Marion Fourcade presents at Frontiers in Sociology Colloquium

March 26, 2024

Berkeley sociologist Marion Fourcade presented at the Frontiers in Sociology Colloquium on Tuesday, March 26. 

The title of her talk was "Political Economy of the Ordinal Society," based on her new book co-authored with Kieran Healy. 

Abstract:
We live in an ordinal society. Today, the personal data we give in exchange for convenient tools like Gmail and Instagram provides the raw material for predictions about everything from our purchasing power to our character. Fueled by digital technologies, the infrastructure of the internet, and the rapid expansion of computer processing power, scores and metrics pervade our lives--streamlining and automating processes of communication, risk prediction, resource allocation, transaction, labor control and decision-making.
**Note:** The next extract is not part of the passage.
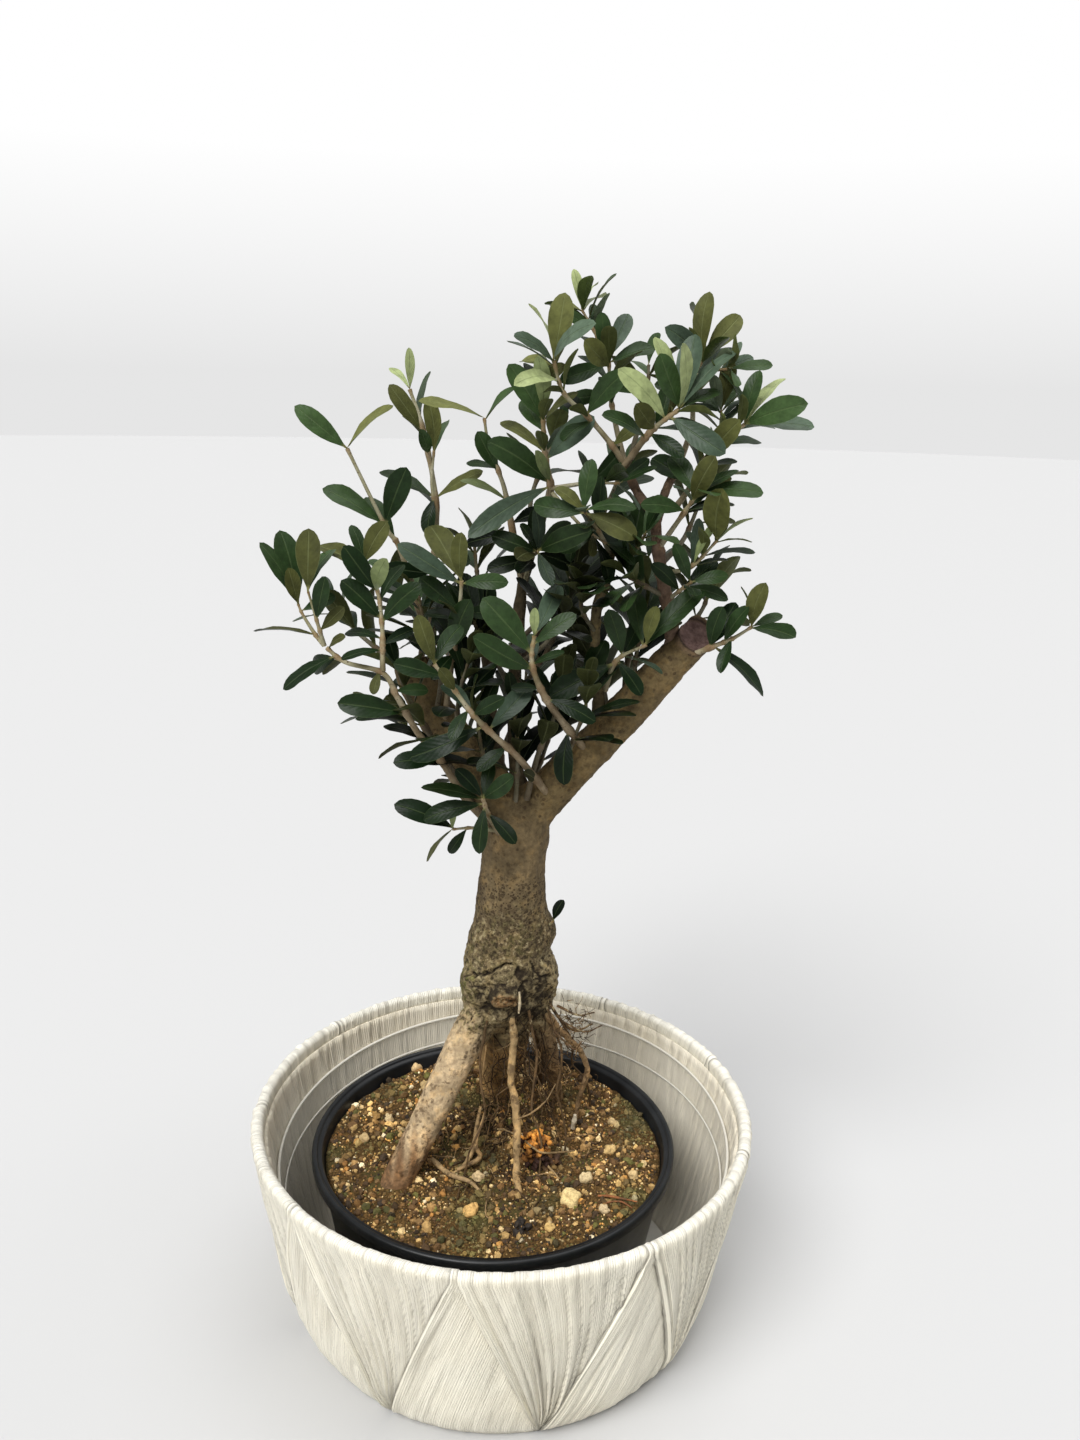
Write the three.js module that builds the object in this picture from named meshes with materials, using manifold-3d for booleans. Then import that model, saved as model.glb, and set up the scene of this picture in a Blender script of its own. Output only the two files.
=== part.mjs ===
// An olive bonsai in its nursery pot, standing in a bowl wound with pleated ribbon.
// Units are millimetres and +Z is up. The origin is the centre of the bowl's underside, on the surface it
// stands on; +X is the side of the long sawn limb, and -Y is the side that the bonsai is looked at from.
import * as THREE from "three";
import { mergeVertices } from "three/addons/utils/BufferGeometryUtils.js";
import Module from "manifold-3d";

const wasm = await Module();
wasm.setup();

// ---------------------------------------------------------------- driving dimensions

const GAP = 0.3; // clearance between neighbouring pieces that touch on the real object

const BOWL_HEIGHT = 112;
const BOWL_FOOT_RADIUS = 101.5;
// Outside of the bowl from the foot to the rim, as [height, radius].
const BOWL_WALL = [
  [0, BOWL_FOOT_RADIUS],
  [6, 107],
  [21, 112.7],
  [72, 123],
  [BOWL_HEIGHT, 130],
];
const RIBBON_RELIEF = 1.3; // how far a fold stands over the next one
const RIBBON_PLY = 1.2; // ribbon left under the deepest tuck
const RIBBON_INNER_PLY = 1.4;
const SHELL_THICKNESS = 1.5;
const SHELL_DISC_RADIUS = 88;
const SHELL_FLOOR = 3.6; // height of the inside of the shell's floor
const SHELL_TOP = BOWL_HEIGHT - 2;
const UNDER_PLY = 1.6; // thickness of the ribbon under the bowl
const ZIGZAGS = 9; // folded triangles point down this many times round the bowl
const WALL_SEGMENTS = 36; // facets round the shell, the liner and the pot
const FIRST_TOP_CORNER = -137.5; // degrees
const DOWN_STROKE = 19.5; // degrees from a top corner to the bottom corner after it
const PITCH = 360 / ZIGZAGS;
const FOLD_COLUMNS = 3; // facets across a folded triangle

const LINER_THICKNESS = 0.9;
const LINER_RIM_HEIGHT = 90;
const LINER_RING_DROP = 15; // a moulded ring runs round the liner this far under its rim
const LINER_TILT = 9; // the liner sits askew, its rim this much above and below its mean height
const LINER_HIGH_SIDE = 60; // degrees

const POT_CENTRE = [-4.6, 0];
const POT_RIM_RADIUS = 95.4;
const POT_RIM_HEIGHT = 91;
const POT_FOOT = SHELL_FLOOR + 1.3;
const POT_WALL = 1.8;
const POT_FLOOR = 2.2;
const POT_FOOT_RADIUS = 78;
const POT_TOP_RADIUS = 91.2; // outside of the wall under the lip
const POT_LIP = 5.5; // depth of the rolled lip
const POT_ARCH = 1.2; // the pot's underside is this far up inside its foot ring
const POT_FLOOR_TOP = POT_FOOT + POT_ARCH + POT_FLOOR;
const DRAIN_HOLES = 4;
const DRAIN_HOLE_RADIUS = 5;
const DRAIN_CIRCLE_RADIUS = 52;

const SOIL_HEIGHT = 84.6; // soil surface at the pot's wall
const SOIL_MOUND = 2.6; // rise of the soil round the roots
const SOIL_MOUND_REACH = 51;
const SOIL_LUMP = 0.5;

// The crown is measured from one eye point against an upright plane: x and z are read on the plane, and
// y says where the point itself stands on that line of sight, in front of the plane or behind it.
const EYE = [14.7, -553, 479.6];
const PLANE_Y = 12;

const BLADE_TOP = 0.35; // the flat upper face lies this far over a blade's middle line
const BLADE_KEEL = 0.9; // and the midrib's keel this far under it
// Outline of an olive leaf between its two points, as [share of its length, share of its half width].
const BLADE_OUTLINE = [
  [0.22, 0.42],
  [0.62, 1],
  [0.9, 0.7],
];
const BLADE_ARCH = 0.07; // rise of a blade's middle, as a share of its length
const WIDEST_BLADE = 13.6;
const LONGEST_BLADE = 38;
// The first letter of a leaf's look: how far its face is turned from the eye, in degrees.
const TURN = { b: 16, n: 52, t: 76 };
const PLACED_WIDTH = 0.42; // width of a placed leaf for its length
const YOUNG_WIDTH = 0.42; // the same for a pale young one
const RULED_WIDTH = 0.42;
const PAIR_START = 0.34; // a stem's leaves by rule start at this share of its length
const PAIR_JITTER = 24; // degrees
const SHORTEST_RULED = 27;
const RULED_SPREAD = 7; // a leaf by rule is up to this much longer than the shortest
const LAST_PAIR = 0.86; // size of the pair under the tip for the size of the others
const LEAST_LEAN = 46; // degrees between a leaf by rule and its stem
const LEAN_SPREAD = 16;
const STEM_TAPER = 0.6; // radius of a stem's tip for that of its foot
const STOUT_STEM = 1.5; // a stem over this radius has four sides, a finer one three
const LEAF_ROOM = 3.4; // least distance between points of two leaves
const WOOD_ROOM = 1.3; // least distance from a leaf to bark
const DEPTH_STEPS = [0, -5, 5, -10, 10, -15, 15, -21, 21, -28, 28]; // ways a placed leaf bends clear
const ROLL_STEPS = [0, 22, -22, 44, -44, 66, -66, 90, -90, 120, -120, 150, -150, 180];

// ---------------------------------------------------------------- solids from meshes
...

In The Ordinal Society (forthcoming, Harvard University Press, April 2024) Kieran Healy and I show how algorithmic predictions not only influence people’s life chances but also generate new forms of capital and social expectation: nobody wants to ride with an unrated cab driver anymore or rent to a tenant without a risk score. As members of this society embrace metrics and rankings in their daily lives, new forms of social competition and moral judgment arise. Familiar structures of social advantage are recycled into measures of merit that produce insidious kinds of social inequality. This talk focuses on the book’s economic chapters. We show that the disaggregation of labor, services, and products into data streams transforms how all corporations generate revenues and facilitates a deeper integration of financial logics into everyday life.